## Task to complete:
Repeat, without any change, the entries presented below.

## Input records:
▬▬▬
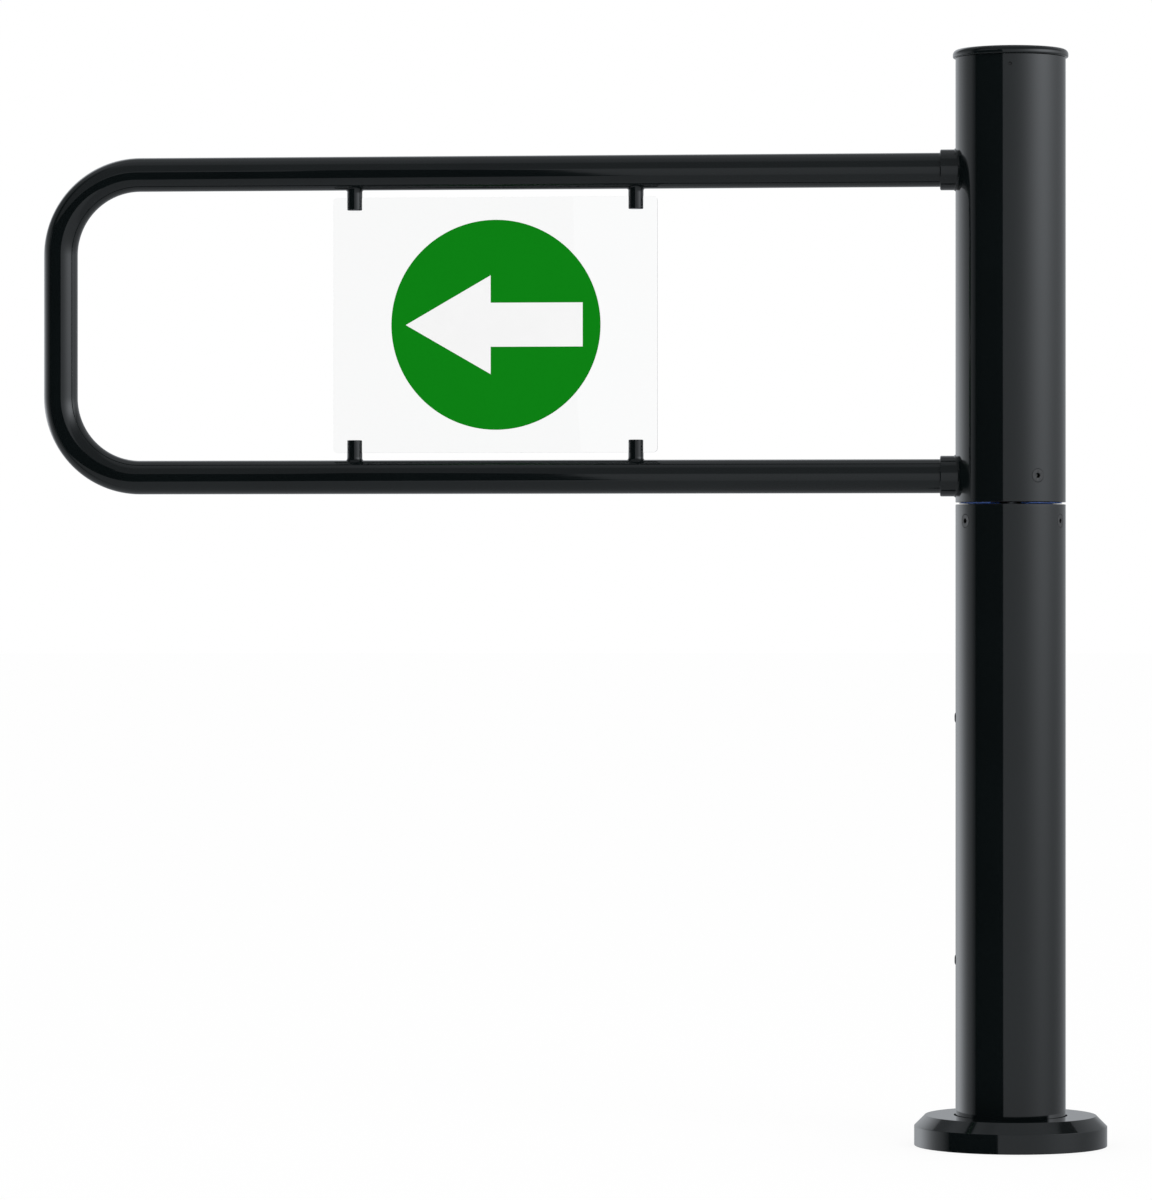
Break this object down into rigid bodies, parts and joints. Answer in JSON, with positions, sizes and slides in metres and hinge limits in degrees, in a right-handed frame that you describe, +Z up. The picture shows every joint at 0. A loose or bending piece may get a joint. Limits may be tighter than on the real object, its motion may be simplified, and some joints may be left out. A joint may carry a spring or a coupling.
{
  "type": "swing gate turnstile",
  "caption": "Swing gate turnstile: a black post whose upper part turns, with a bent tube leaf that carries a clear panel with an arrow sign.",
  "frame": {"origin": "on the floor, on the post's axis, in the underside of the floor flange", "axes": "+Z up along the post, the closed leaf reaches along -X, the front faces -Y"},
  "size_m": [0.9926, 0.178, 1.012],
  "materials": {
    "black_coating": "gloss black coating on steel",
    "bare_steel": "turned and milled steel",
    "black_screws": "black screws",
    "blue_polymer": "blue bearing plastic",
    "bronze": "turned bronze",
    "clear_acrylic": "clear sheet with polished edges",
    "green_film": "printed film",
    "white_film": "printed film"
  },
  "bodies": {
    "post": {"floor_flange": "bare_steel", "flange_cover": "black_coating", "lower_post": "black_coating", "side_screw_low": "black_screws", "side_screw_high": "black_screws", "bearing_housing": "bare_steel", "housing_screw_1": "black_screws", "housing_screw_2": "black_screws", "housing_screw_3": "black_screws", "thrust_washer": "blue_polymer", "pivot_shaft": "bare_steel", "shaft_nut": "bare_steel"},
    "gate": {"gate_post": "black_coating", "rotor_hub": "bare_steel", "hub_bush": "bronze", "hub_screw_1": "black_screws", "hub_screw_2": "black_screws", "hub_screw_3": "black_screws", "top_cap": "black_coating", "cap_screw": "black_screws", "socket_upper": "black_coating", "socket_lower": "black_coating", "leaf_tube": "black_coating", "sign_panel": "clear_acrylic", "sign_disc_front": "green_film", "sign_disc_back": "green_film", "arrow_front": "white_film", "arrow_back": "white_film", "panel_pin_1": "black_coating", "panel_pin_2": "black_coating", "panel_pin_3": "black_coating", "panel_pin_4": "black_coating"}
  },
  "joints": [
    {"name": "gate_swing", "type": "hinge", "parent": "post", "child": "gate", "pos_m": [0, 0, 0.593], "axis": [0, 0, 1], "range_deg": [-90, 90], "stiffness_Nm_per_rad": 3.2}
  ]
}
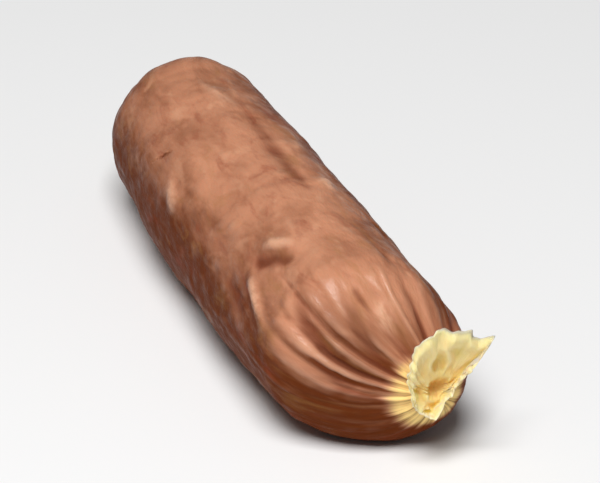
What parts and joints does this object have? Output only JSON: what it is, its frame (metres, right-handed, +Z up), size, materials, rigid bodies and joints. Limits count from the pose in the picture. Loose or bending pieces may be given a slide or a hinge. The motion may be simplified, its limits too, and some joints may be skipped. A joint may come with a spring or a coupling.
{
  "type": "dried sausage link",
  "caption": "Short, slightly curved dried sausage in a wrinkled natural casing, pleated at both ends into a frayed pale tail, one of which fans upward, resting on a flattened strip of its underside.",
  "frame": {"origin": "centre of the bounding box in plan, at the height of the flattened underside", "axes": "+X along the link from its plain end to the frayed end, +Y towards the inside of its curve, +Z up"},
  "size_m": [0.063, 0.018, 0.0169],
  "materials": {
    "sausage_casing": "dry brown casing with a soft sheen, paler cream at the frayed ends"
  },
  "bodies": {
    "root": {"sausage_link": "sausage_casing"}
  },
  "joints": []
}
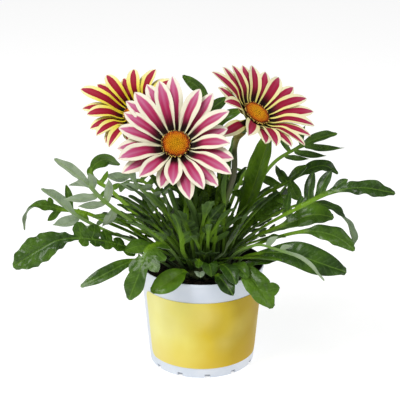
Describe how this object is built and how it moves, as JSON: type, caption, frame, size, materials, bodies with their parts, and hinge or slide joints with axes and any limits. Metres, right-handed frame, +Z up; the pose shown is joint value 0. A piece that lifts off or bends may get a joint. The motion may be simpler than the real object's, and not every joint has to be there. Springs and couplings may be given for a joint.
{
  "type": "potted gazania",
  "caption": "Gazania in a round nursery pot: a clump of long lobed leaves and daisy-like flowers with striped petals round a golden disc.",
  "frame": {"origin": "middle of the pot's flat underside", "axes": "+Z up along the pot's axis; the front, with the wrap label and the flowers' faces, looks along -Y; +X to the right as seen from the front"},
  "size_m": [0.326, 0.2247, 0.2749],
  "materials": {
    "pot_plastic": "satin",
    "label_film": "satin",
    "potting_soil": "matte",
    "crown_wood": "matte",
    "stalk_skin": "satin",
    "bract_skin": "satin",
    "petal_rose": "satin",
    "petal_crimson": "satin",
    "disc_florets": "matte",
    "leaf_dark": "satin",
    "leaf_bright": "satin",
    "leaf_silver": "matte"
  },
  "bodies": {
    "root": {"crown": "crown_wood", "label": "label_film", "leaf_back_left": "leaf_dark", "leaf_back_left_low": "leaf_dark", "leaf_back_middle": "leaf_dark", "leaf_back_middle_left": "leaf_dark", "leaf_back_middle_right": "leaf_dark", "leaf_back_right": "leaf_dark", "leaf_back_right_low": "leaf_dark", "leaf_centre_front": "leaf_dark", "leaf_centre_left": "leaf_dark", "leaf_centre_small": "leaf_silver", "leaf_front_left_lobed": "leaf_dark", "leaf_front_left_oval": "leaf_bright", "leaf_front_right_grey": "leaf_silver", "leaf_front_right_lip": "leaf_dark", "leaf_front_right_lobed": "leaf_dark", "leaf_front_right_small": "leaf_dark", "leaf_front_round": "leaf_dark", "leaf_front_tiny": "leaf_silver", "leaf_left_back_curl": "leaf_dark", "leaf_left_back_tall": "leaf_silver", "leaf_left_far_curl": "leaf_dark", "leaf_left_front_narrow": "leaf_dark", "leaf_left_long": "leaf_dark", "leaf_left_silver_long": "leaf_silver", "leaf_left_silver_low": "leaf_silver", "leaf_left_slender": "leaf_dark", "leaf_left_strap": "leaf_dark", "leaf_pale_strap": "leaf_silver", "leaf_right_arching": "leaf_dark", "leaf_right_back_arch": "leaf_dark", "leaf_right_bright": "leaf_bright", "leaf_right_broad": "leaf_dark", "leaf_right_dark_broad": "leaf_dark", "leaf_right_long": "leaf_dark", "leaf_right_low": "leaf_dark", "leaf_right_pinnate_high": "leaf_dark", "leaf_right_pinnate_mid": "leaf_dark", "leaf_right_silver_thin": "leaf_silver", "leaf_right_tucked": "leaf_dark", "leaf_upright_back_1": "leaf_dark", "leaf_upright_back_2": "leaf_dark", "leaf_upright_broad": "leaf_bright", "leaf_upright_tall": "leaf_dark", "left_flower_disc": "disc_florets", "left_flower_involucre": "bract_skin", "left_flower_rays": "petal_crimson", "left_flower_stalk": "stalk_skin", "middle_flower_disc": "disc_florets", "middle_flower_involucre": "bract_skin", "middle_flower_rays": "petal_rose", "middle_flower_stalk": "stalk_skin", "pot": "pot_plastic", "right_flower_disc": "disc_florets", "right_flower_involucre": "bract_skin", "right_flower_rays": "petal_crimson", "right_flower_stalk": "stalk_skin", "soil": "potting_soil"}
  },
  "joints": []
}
▬▬▬
## Output for this task:
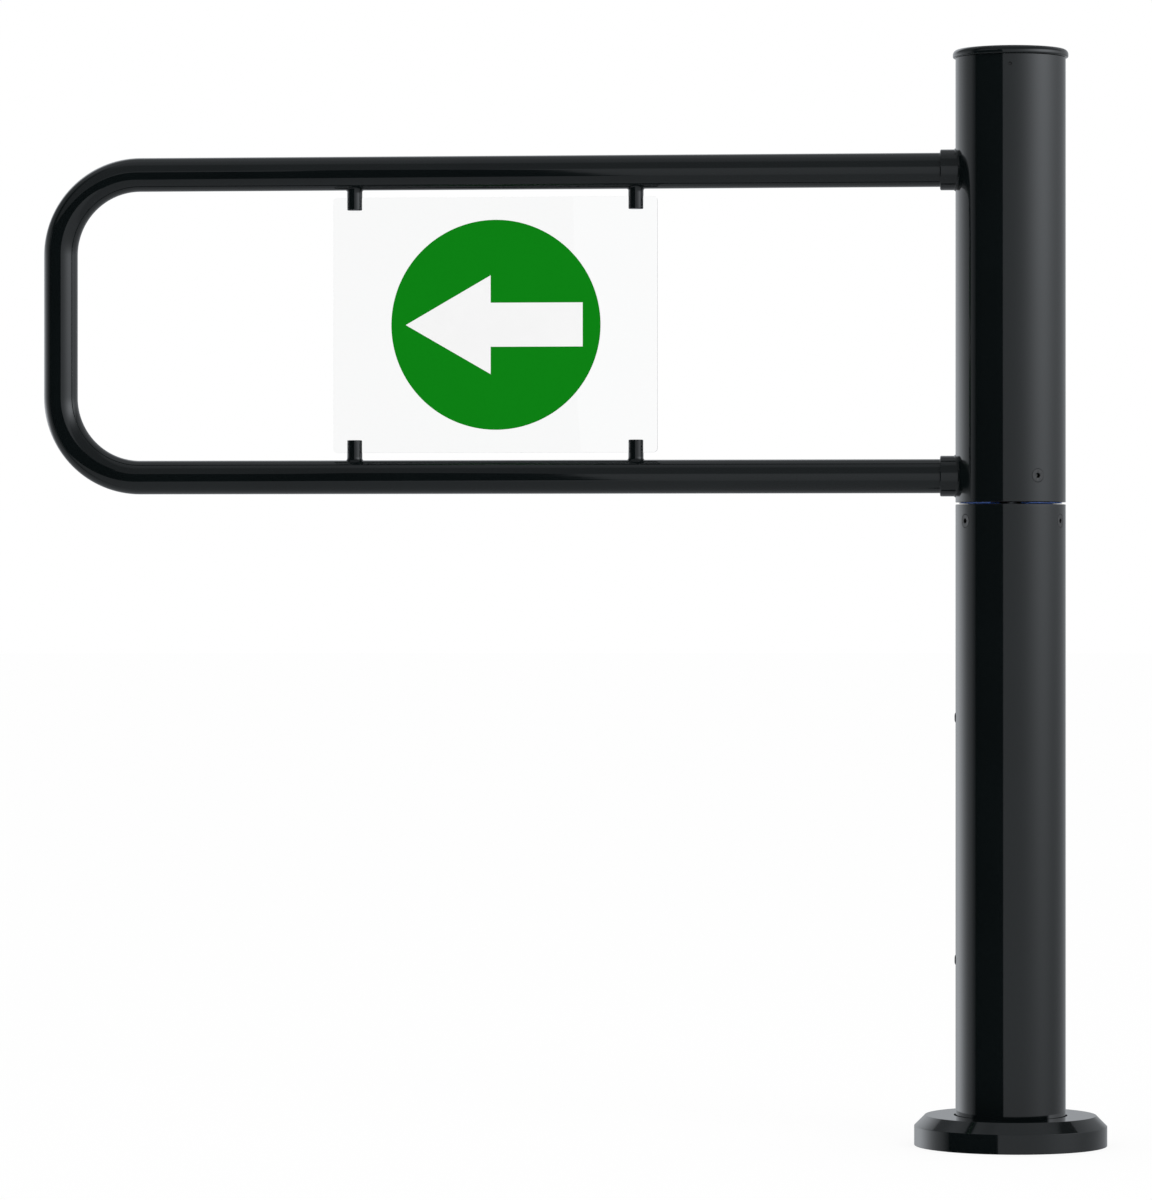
Break this object down into rigid bodies, parts and joints. Answer in JSON, with positions, sizes and slides in metres and hinge limits in degrees, in a right-handed frame that you describe, +Z up. The picture shows every joint at 0. A loose or bending piece may get a joint. Limits may be tighter than on the real object, its motion may be simplified, and some joints may be left out. A joint may carry a spring or a coupling.
{
  "type": "swing gate turnstile",
  "caption": "Swing gate turnstile: a black post whose upper part turns, with a bent tube leaf that carries a clear panel with an arrow sign.",
  "frame": {"origin": "on the floor, on the post's axis, in the underside of the floor flange", "axes": "+Z up along the post, the closed leaf reaches along -X, the front faces -Y"},
  "size_m": [0.9926, 0.178, 1.012],
  "materials": {
    "black_coating": "gloss black coating on steel",
    "bare_steel": "turned and milled steel",
    "black_screws": "black screws",
    "blue_polymer": "blue bearing plastic",
    "bronze": "turned bronze",
    "clear_acrylic": "clear sheet with polished edges",
    "green_film": "printed film",
    "white_film": "printed film"
  },
  "bodies": {
    "post": {"floor_flange": "bare_steel", "flange_cover": "black_coating", "lower_post": "black_coating", "side_screw_low": "black_screws", "side_screw_high": "black_screws", "bearing_housing": "bare_steel", "housing_screw_1": "black_screws", "housing_screw_2": "black_screws", "housing_screw_3": "black_screws", "thrust_washer": "blue_polymer", "pivot_shaft": "bare_steel", "shaft_nut": "bare_steel"},
    "gate": {"gate_post": "black_coating", "rotor_hub": "bare_steel", "hub_bush": "bronze", "hub_screw_1": "black_screws", "hub_screw_2": "black_screws", "hub_screw_3": "black_screws", "top_cap": "black_coating", "cap_screw": "black_screws", "socket_upper": "black_coating", "socket_lower": "black_coating", "leaf_tube": "black_coating", "sign_panel": "clear_acrylic", "sign_disc_front": "green_film", "sign_disc_back": "green_film", "arrow_front": "white_film", "arrow_back": "white_film", "panel_pin_1": "black_coating", "panel_pin_2": "black_coating", "panel_pin_3": "black_coating", "panel_pin_4": "black_coating"}
  },
  "joints": [
    {"name": "gate_swing", "type": "hinge", "parent": "post", "child": "gate", "pos_m": [0, 0, 0.593], "axis": [0, 0, 1], "range_deg": [-90, 90], "stiffness_Nm_per_rad": 3.2}
  ]
}
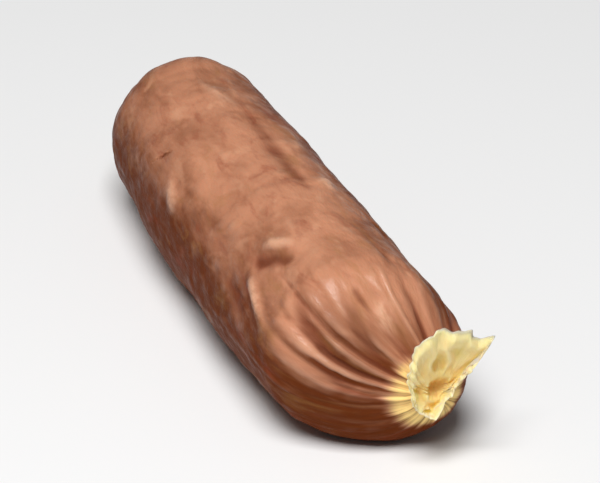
What parts and joints does this object have? Output only JSON: what it is, its frame (metres, right-handed, +Z up), size, materials, rigid bodies and joints. Limits count from the pose in the picture. Loose or bending pieces may be given a slide or a hinge. The motion may be simplified, its limits too, and some joints may be skipped. A joint may come with a spring or a coupling.
{
  "type": "dried sausage link",
  "caption": "Short, slightly curved dried sausage in a wrinkled natural casing, pleated at both ends into a frayed pale tail, one of which fans upward, resting on a flattened strip of its underside.",
  "frame": {"origin": "centre of the bounding box in plan, at the height of the flattened underside", "axes": "+X along the link from its plain end to the frayed end, +Y towards the inside of its curve, +Z up"},
  "size_m": [0.063, 0.018, 0.0169],
  "materials": {
    "sausage_casing": "dry brown casing with a soft sheen, paler cream at the frayed ends"
  },
  "bodies": {
    "root": {"sausage_link": "sausage_casing"}
  },
  "joints": []
}
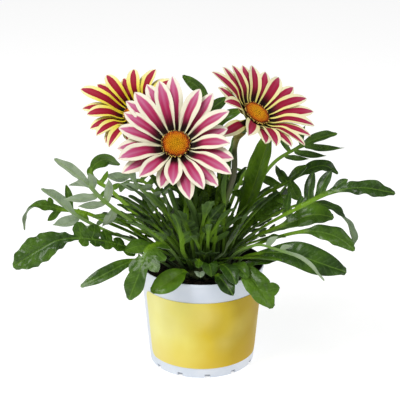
Describe how this object is built and how it moves, as JSON: type, caption, frame, size, materials, bodies with their parts, and hinge or slide joints with axes and any limits. Metres, right-handed frame, +Z up; the pose shown is joint value 0. A piece that lifts off or bends may get a joint. The motion may be simpler than the real object's, and not every joint has to be there. Springs and couplings may be given for a joint.
{
  "type": "potted gazania",
  "caption": "Gazania in a round nursery pot: a clump of long lobed leaves and daisy-like flowers with striped petals round a golden disc.",
  "frame": {"origin": "middle of the pot's flat underside", "axes": "+Z up along the pot's axis; the front, with the wrap label and the flowers' faces, looks along -Y; +X to the right as seen from the front"},
  "size_m": [0.326, 0.2247, 0.2749],
  "materials": {
    "pot_plastic": "satin",
    "label_film": "satin",
    "potting_soil": "matte",
    "crown_wood": "matte",
    "stalk_skin": "satin",
    "bract_skin": "satin",
    "petal_rose": "satin",
    "petal_crimson": "satin",
    "disc_florets": "matte",
    "leaf_dark": "satin",
    "leaf_bright": "satin",
    "leaf_silver": "matte"
  },
  "bodies": {
    "root": {"crown": "crown_wood", "label": "label_film", "leaf_back_left": "leaf_dark", "leaf_back_left_low": "leaf_dark", "leaf_back_middle": "leaf_dark", "leaf_back_middle_left": "leaf_dark", "leaf_back_middle_right": "leaf_dark", "leaf_back_right": "leaf_dark", "leaf_back_right_low": "leaf_dark", "leaf_centre_front": "leaf_dark", "leaf_centre_left": "leaf_dark", "leaf_centre_small": "leaf_silver", "leaf_front_left_lobed": "leaf_dark", "leaf_front_left_oval": "leaf_bright", "leaf_front_right_grey": "leaf_silver", "leaf_front_right_lip": "leaf_dark", "leaf_front_right_lobed": "leaf_dark", "leaf_front_right_small": "leaf_dark", "leaf_front_round": "leaf_dark", "leaf_front_tiny": "leaf_silver", "leaf_left_back_curl": "leaf_dark", "leaf_left_back_tall": "leaf_silver", "leaf_left_far_curl": "leaf_dark", "leaf_left_front_narrow": "leaf_dark", "leaf_left_long": "leaf_dark", "leaf_left_silver_long": "leaf_silver", "leaf_left_silver_low": "leaf_silver", "leaf_left_slender": "leaf_dark", "leaf_left_strap": "leaf_dark", "leaf_pale_strap": "leaf_silver", "leaf_right_arching": "leaf_dark", "leaf_right_back_arch": "leaf_dark", "leaf_right_bright": "leaf_bright", "leaf_right_broad": "leaf_dark", "leaf_right_dark_broad": "leaf_dark", "leaf_right_long": "leaf_dark", "leaf_right_low": "leaf_dark", "leaf_right_pinnate_high": "leaf_dark", "leaf_right_pinnate_mid": "leaf_dark", "leaf_right_silver_thin": "leaf_silver", "leaf_right_tucked": "leaf_dark", "leaf_upright_back_1": "leaf_dark", "leaf_upright_back_2": "leaf_dark", "leaf_upright_broad": "leaf_bright", "leaf_upright_tall": "leaf_dark", "left_flower_disc": "disc_florets", "left_flower_involucre": "bract_skin", "left_flower_rays": "petal_crimson", "left_flower_stalk": "stalk_skin", "middle_flower_disc": "disc_florets", "middle_flower_involucre": "bract_skin", "middle_flower_rays": "petal_rose", "middle_flower_stalk": "stalk_skin", "pot": "pot_plastic", "right_flower_disc": "disc_florets", "right_flower_involucre": "bract_skin", "right_flower_rays": "petal_crimson", "right_flower_stalk": "stalk_skin", "soil": "potting_soil"}
  },
  "joints": []
}